В этом смысле особенно интересно и поучительно всмотреться в такие явления, как Леонид Андреев, Максим Горький и Андрей Белый, а особенно в явление Блока – быть может, величайшего русского писателя последних десятилетий. На этих писателях можно видеть ту роковую логику, в которой бытоборчество, отрешаясь от пушкинского бытоутверждения, вырождается в бытовой нигилизм sans phrase*, и можно видеть, как этот бытовой нигилизм есть вместе с тем то, что Лермонтов называл к добру и злу постыдным равнодушием. На всей почти современной русской литературе, с ее беспримерным для русской интеллигенции многоликим, густо разлившимся цинизмом, можно углубить это свое наблюдение и укрепить свое убеждение в нравственной беспомощности человека, упраздняющего быт или вырванного из быта. И символ Пушкина тот глубочайший смысл в себе и заключает, что он есть отрицание бытоборчества и бытового нигилизма.

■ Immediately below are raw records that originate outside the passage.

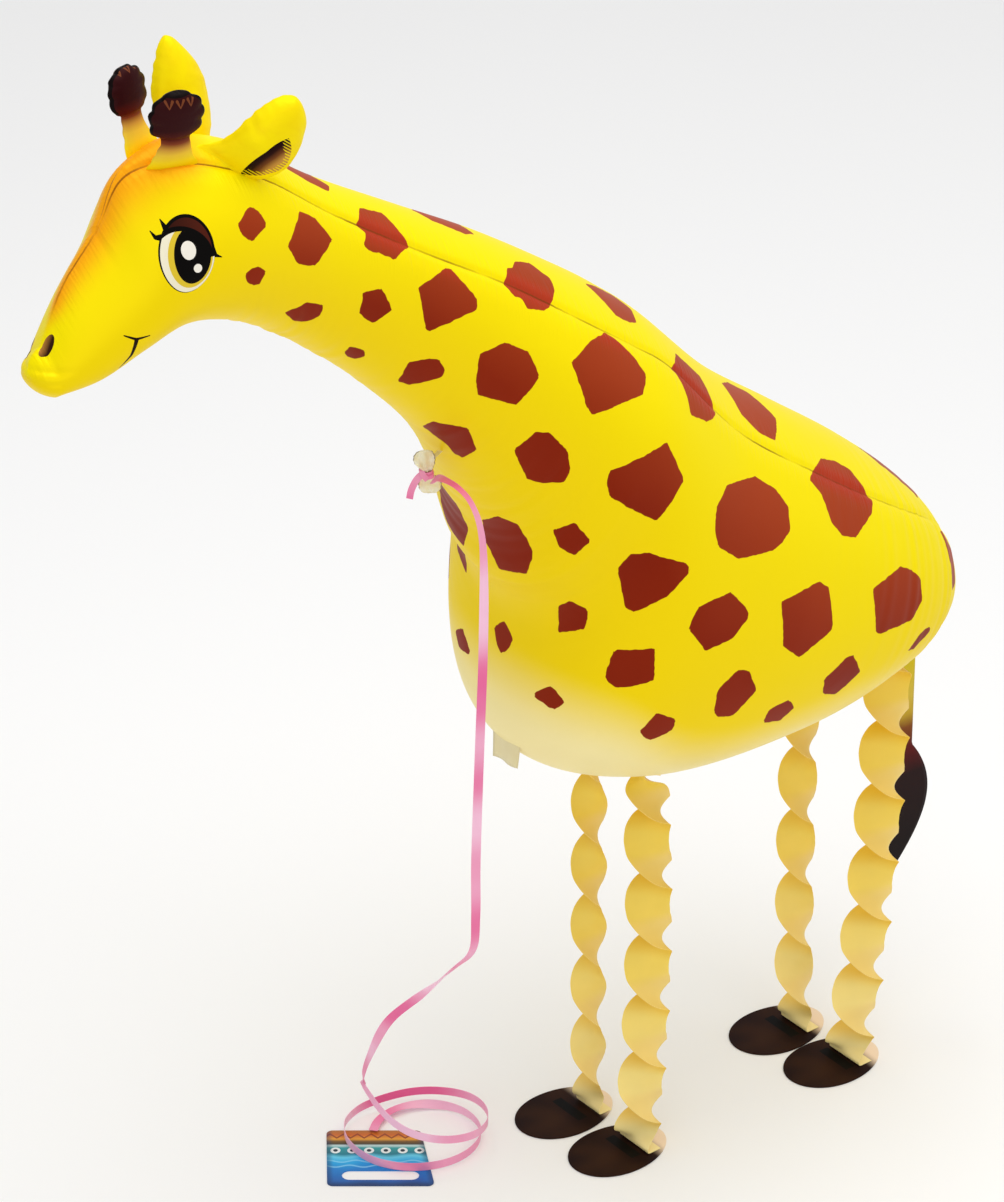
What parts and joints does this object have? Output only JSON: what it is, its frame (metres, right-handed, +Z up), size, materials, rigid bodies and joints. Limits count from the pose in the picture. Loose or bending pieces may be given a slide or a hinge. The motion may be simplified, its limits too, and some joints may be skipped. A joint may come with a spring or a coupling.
{
  "type": "walking giraffe balloon",
  "caption": "Walking pet balloon shaped as a giraffe: a sealed foil envelope on twisted paper legs with card feet, a curling ribbon leash and a slotted hand tag.",
  "frame": {"origin": "on the floor under the middle of the giraffe's width and length, measured without the ribbon and the tag", "axes": "+Z up, -Y the way the giraffe faces, +X its left side"},
  "size_m": [0.2285, 0.6976, 0.8612],
  "materials": {
    "yellow_foil": "glossy",
    "clear_film": "glossy",
    "pink_ribbon": "satin",
    "printed_card": "satin",
    "brown_card": "matte",
    "yellow_paper": "matte",
    "tail_card": "matte"
  },
  "bodies": {
    "root": {"balloon": "yellow_foil", "valve_tail": "clear_film", "ribbon_knot": "pink_ribbon", "ribbon": "pink_ribbon", "tag": "printed_card", "leg_front_left": "yellow_paper", "leg_front_right": "yellow_paper", "leg_rear_left": "yellow_paper", "leg_rear_right": "yellow_paper", "foot_front_left": "brown_card", "foot_front_right": "brown_card", "foot_rear_left": "brown_card", "foot_rear_right": "brown_card", "tail": "tail_card"}
  },
  "joints": []
}
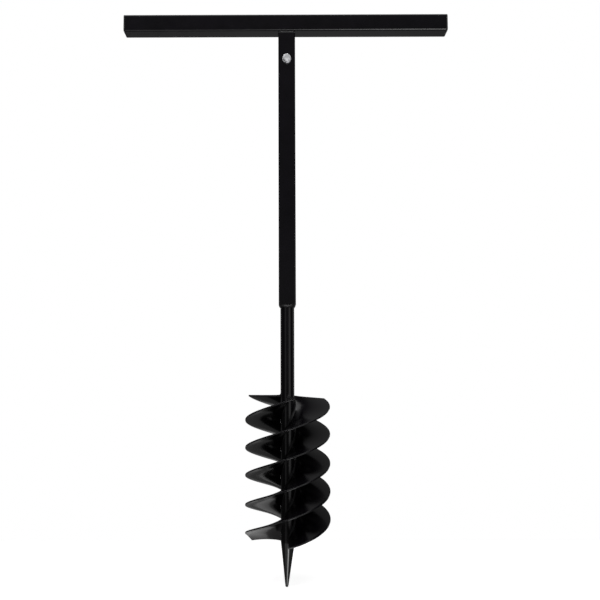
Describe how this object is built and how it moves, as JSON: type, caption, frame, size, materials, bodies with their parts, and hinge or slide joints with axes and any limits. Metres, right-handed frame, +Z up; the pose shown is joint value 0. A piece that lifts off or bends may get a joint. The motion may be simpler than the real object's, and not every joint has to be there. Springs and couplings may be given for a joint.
{
  "type": "soil auger",
  "caption": "Hand soil auger: a crossbar handle bolted on a square shaft, a thinner round tube below with steep helical blades, and a long point.",
  "frame": {"origin": "tip of the point, on the shaft's axis", "axes": "+Z up the shaft from the tip to the handle, +X along the handle, -Y the side with the bolt's head"},
  "size_m": [0.6, 0.1524, 1.04],
  "materials": {
    "black_paint": "satin black powder coat",
    "black_plastic": "matte moulded",
    "zinc_plate": "bright zinc plate"
  },
  "bodies": {
    "auger": {"handle_bar": "black_paint", "handle_cap_left": "black_plastic", "handle_cap_right": "black_plastic", "handle_stub": "black_paint", "handle_weld": "black_paint", "shaft_tube": "black_paint", "shaft_weld": "black_paint", "lower_tube": "black_paint", "blade_1": "black_paint", "blade_2": "black_paint", "blade_3": "black_paint", "blade_weld_1": "black_paint", "blade_weld_2": "black_paint", "blade_weld_3": "black_paint", "spike": "black_paint"},
    "bolt": {"cross_bolt": "zinc_plate", "bolt_washer": "zinc_plate"},
    "nut_washers": {"nut_washer": "zinc_plate", "spring_washer": "zinc_plate"},
    "nut": {"cross_nut": "zinc_plate"}
  },
  "joints": [
    {"name": "bolt_turn", "type": "hinge", "parent": "auger", "child": "bolt", "pos_m": [0, 0, 0.955], "axis": [0, 1, 0], "continuous": true},
    {"name": "nut_travel", "type": "slide", "parent": "bolt", "child": "nut_washers", "axis": [0, 1, 0], "range_m": [0, 0.01]},
    {"name": "nut_turn", "type": "hinge", "parent": "nut_washers", "child": "nut", "pos_m": [0, 0, 0.955], "axis": [0, 1, 0], "range_deg": [0, 2880]}
  ],
  "couplings": [
    {"joint": "nut_travel", "follows": "nut_turn", "m_per_rad": 0.00019894}
  ]
}
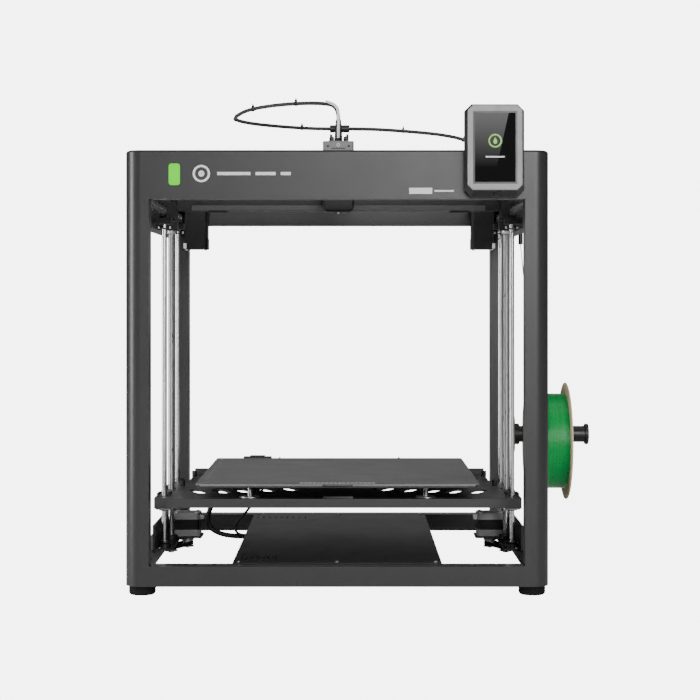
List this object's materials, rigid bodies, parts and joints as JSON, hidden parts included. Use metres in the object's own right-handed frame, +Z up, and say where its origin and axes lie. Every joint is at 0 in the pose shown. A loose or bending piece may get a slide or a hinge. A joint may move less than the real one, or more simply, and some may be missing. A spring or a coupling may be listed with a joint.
{
  "type": "fdm printer",
  "caption": "Large box-frame filament printer with a lifting heated bed, a planar gantry with a toolhead, a front touch display and a side spool.",
  "frame": {"origin": "on the floor, under the middle of the printer's box without its cables", "axes": "+X to the printer's right, where the spool hangs; +Y to the back; +Z up"},
  "size_m": [0.723, 0.705, 0.7232],
  "materials": {
    "frame_paint": "fine satin powder coat, charcoal grey",
    "black_metal": "satin black powder coat",
    "black_plastic": "fine-grained moulded black",
    "cover_grey": "fine-grained moulded grey",
    "bezel_grey": "satin moulded mid grey",
    "screen_glass": "polished black screen",
    "light_green": "lit lime green lens",
    "polished_steel": "ground steel",
    "aluminium": "machined",
    "brass": "machined",
    "rubber": "matte moulded",
    "card": "pressed beige card",
    "filament_green": "glossy wound filament",
    "tube_white": "slippery white tube",
    "cable_black": "braided black sleeve",
    "board_green": "solder mask",
    "sheet_coat": "fine textured dark coat"
  },
  "bodies": {
    "frame": {"column_front_left": "frame_paint", "column_front_right": "frame_paint", "column_rear_left": "frame_paint", "column_rear_right": "frame_paint", "top_front_panel": "frame_paint", "top_rear_panel": "frame_paint", "top_side_panels": "frame_paint", "bottom_cross_beams": "frame_paint", "bottom_side_beams": "frame_paint", "feet": "rubber", "status_light": "light_green", "guide_rods": "polished_steel", "top_corner_brackets": "black_metal", "z_base_brackets": "black_metal", "stepper_motors": "black_metal", "drive_belts": "rubber", "y_rails": "polished_steel", "display_housing": "black_plastic", "display_bezel": "bezel_grey", "display_glass": "screen_glass", "spool_bracket": "black_metal", "spool_spindle": "black_plastic", "electronics_tray": "black_metal", "electronics_cover": "black_metal", "power_supply": "aluminium", "mainboard": "board_green", "power_inlet": "black_plastic", "cable_post": "black_plastic", "umbilical_rear": "cable_black", "umbilical_tail": "cable_black", "filament_strand": "filament_green"},
    "bed": {"bed_carrier": "black_metal", "bed_posts": "aluminium", "heated_bed": "aluminium", "build_sheet": "sheet_coat", "bearing_blocks": "polished_steel", "lead_nuts": "brass", "nozzle_wiper": "black_plastic", "bed_cable": "cable_black"},
    "gantry": {"x_beam": "aluminium", "x_rail": "polished_steel", "y_carriages": "black_metal"},
    "toolhead": {"tool_carriage": "black_plastic", "toolhead_cover": "cover_grey", "hotend": "aluminium", "cable_relief": "black_plastic", "feed_tube": "tube_white", "umbilical_front": "cable_black"},
    "fan_rotor": {"fan_rotor": "black_plastic"},
    "spool": {"spool": "card", "filament_winding": "filament_green"},
    "rocker": {"power_switch": "black_plastic"},
    "lead_screw_left": {"lead_screw_left": "polished_steel"},
    "z_pulley_left": {"z_pulley_left": "aluminium"},
    "xy_pulley_left": {"xy_pulley_left": "aluminium"},
    "idler_left": {"idler_left": "aluminium"},
    "lead_screw_right": {"lead_screw_right": "polished_steel"},
    "z_pulley_right": {"z_pulley_right": "aluminium"},
    "xy_pulley_right": {"xy_pulley_right": "aluminium"},
    "idler_right": {"idler_right": "aluminium"}
  },
  "joints": [
    {"name": "z_lift", "type": "slide", "parent": "frame", "child": "bed", "axis": [0, 0, 1], "range_m": [0, 0.398], "deforming": ["bed_cable"]},
    {"name": "gantry_y", "type": "slide", "parent": "frame", "child": "gantry", "axis": [0, 1, 0], "range_m": [-0.192, 0.208], "deforming": ["umbilical_rear"]},
    {"name": "tool_x", "type": "slide", "parent": "gantry", "child": "toolhead", "axis": [1, 0, 0], "range_m": [-0.2, 0.2], "deforming": ["umbilical_front"]},
    {"name": "screw_left_turn", "type": "hinge", "parent": "frame", "child": "lead_screw_left", "pos_m": [-0.3275, -0.0275, 0.3], "axis": [0, 0, 1], "continuous": true},
    {"name": "z_motor_left_turn", "type": "hinge", "parent": "frame", "child": "z_pulley_left", "pos_m": [-0.3065, 0.0205, 0.03], "axis": [0, 0, 1], "continuous": true},
    {"name": "xy_motor_left_turn", "type": "hinge", "parent": "frame", "child": "xy_pulley_left", "pos_m": [-0.3125, 0.23935, 0.58], "axis": [0, 0, 1], "continuous": true},
    {"name": "idler_left_turn", "type": "hinge", "parent": "frame", "child": "idler_left", "pos_m": [-0.3125, -0.2795, 0.58], "axis": [0, 0, 1], "continuous": true},
    {"name": "screw_right_turn", "type": "hinge", "parent": "frame", "child": "lead_screw_right", "pos_m": [0.1945, -0.0275, 0.3], "axis": [0, 0, 1], "continuous": true},
    {"name": "z_motor_right_turn", "type": "hinge", "parent": "frame", "child": "z_pulley_right", "pos_m": [0.1735, 0.0205, 0.03], "axis": [0, 0, 1], "continuous": true},
    {"name": "xy_motor_right_turn", "type": "hinge", "parent": "frame", "child": "xy_pulley_right", "pos_m": [0.1795, 0.23935, 0.58], "axis": [0, 0, 1], "continuous": true},
    {"name": "idler_right_turn", "type": "hinge", "parent": "frame", "child": "idler_right", "pos_m": [0.1795, -0.2795, 0.58], "axis": [0, 0, 1], "continuous": true},
    {"name": "fan_spin", "type": "hinge", "parent": "toolhead", "child": "fan_rotor", "pos_m": [-0.0845, -0.043, 0.595], "axis": [1, 0, 0], "continuous": true},
    {"name": "spool_spin", "type": "hinge", "parent": "frame", "child": "spool", "pos_m": [0.291, 0.2525, 0.17], "axis": [1, 0, 0], "continuous": true},
    {"name": "power_rocker", "type": "hinge", "parent": "frame", "child": "rocker", "pos_m": [-0.1325, 0.2875, 0.028], "axis": [0, 0, 1], "range_deg": [0, 12]}
  ],
  "couplings": [
    {"joint": "screw_left_turn", "follows": "z_lift", "rad_per_m": -785.4},
    {"joint": "z_motor_left_turn", "follows": "z_lift", "rad_per_m": -785.4},
    {"joint": "xy_motor_left_turn", "follows": "gantry_y", "rad_per_m": 144.93},
    {"joint": "idler_left_turn", "follows": "gantry_y", "rad_per_m": 144.93},
    {"joint": "screw_right_turn", "follows": "z_lift", "rad_per_m": -785.4},
    {"joint": "z_motor_right_turn", "follows": "z_lift", "rad_per_m": -785.4},
    {"joint": "xy_motor_right_turn", "follows": "gantry_y", "rad_per_m": -144.93},
    {"joint": "idler_right_turn", "follows": "gantry_y", "rad_per_m": -144.93}
  ]
}
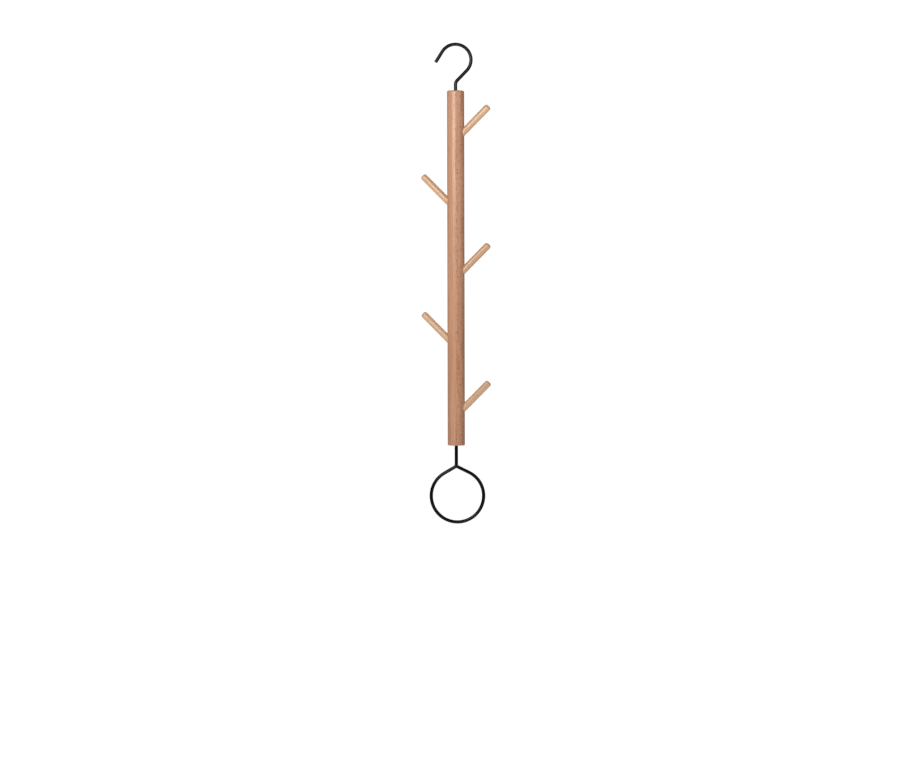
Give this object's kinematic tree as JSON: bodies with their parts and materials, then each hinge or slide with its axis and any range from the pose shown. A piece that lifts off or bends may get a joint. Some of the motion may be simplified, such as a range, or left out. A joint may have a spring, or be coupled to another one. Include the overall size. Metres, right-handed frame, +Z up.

И тут надо называть вещи своими именами. Поскольку мы ощущаем себя строителями жизни, мы не только должны преодолеть Толстого, мы должны преодолеть и Достоевского. Толстой видит жизнь и с гениальной отчетливостью изображает ее. Но в раздвоенности своего сознания он не только не бережет ее, а ставит своей задачей ее разрушение. В погоне за абсолютным на земле он разрушает землю, в ее существенной и неупразднимой относительности. Но и великий и соблазнительный в своем величии Достоевский таит в себе разрушительные силы. Достоевский в отношении быта может оказаться отрицательной и разрушительной стихией, ибо Достоевский знает лишь предельные цели и конечные вопросы. Человеческой жизни, в ее конкретности и относительности, он способен не увидеть и не уберечь. Достоевский есть великая созидательная сила, поскольку он есть разрушитель разрушительных сил, поскольку он есть минус, множимый на минус, поскольку он осознал и показал разрушительное окаянство всех попыток внести абсолютное в жизнь, поскольку он на утверждении Бога и личности угасил пламень социализма. Но конкретно строить или охранять и беречь построенное Достоевский не может, ибо он, занятый разрешением вечных вопросов, выходит за пределы жизни, готов безответственно оттолкнуться от жизни, стал апокалиптичным. Быта он не видит и, ощущая свое бессилие, в гениальной и пророческой интуиции отсылает нас к Пушкину. Пушкин, действительно, весь есть быт и утверждение быта.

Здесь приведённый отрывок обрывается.